Thousands of marchers took to the streets of Yemen's capital, Sana'a, Sunday to protest an apparent Saudi-led coalition airstrike that killed more than 140 people at a funeral on Saturday. A United Nations observer said more than 500 others were wounded.
Protesters gathered outside of U.N. offices in the capital chanting "death to al-Saud," the Saudi royal family.
The protests came a day after bombs hit a funeral hall where mourners marked the death of the father of a prominent Houthi rebel official. Reports and video from the scene showed widespread destruction and rescuers collecting body parts scattered through the ruins of the wrecked facility.

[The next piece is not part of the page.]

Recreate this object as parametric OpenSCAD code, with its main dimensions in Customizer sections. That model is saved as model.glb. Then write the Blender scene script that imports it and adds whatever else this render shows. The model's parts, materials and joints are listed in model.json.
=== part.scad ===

Saudi coalition officials initially denied any role in the bombing, but later announced an investigation of what they described as a "regrettable and painful" attack.
Yemeni officials said the dead and wounded included military and security personnel from the Shi'ite Houthi rebel regime seeking to oust the internationally recognized, Saudi-backed government of President Abdu Rabu Mansour Hadi.
In a televised address Sunday, Houthi leader Abdul-Malek al-Houthi described the dead as martyrs, and said the bombings had been carried out with U.S.-made weaponry. He also urged his followers to launch further attacks on Saudis at the Yemen-Saudi border.
Late Saturday, the Obama administration announced an urgent review of U.S. support for the Saudi-led coalition.
U.S. National Security Council spokesman Ned Price said "we are deeply disturbed by reports of today's airstrike," which appear to "continue the troubling series of attacks striking Yemeni civilians.
"U.S. security cooperation with Saudi Arabia is not a blank check," Price said, adding that U.S. support for the Saudi-led operation in Yemen has already been "significantly reduced."
A spokesman for U.N. Secretary-General Ban Ki-moon said "any deliberate attack against civilians is utterly unacceptable and calls for a prompt and impartial investigation."
By late Sunday, authorities had produced no definitive evidence on details of the blasts, and at least one early report suggested the involvement of suicide bombers.
But most accounts said the devastation was caused by missiles fired by one or more warplanes - possibly the most damaging attack since the Saudi air campaign in Yemen began last year.
The Saudi-led coalition of regional Sunni governments that has been attacking Houthis in Yemen in support of President Hadi Since March of 2015. A U.N. report says the coalition airstrikes have killed nearly 4,000 people.
Houthi rebels, alleging years of discrimination by the Sana'a government, launched a rebellion in 2014 aimed at wresting power from President Hadi. Since then, more than 10,000 people, most of them civilians, have been killed.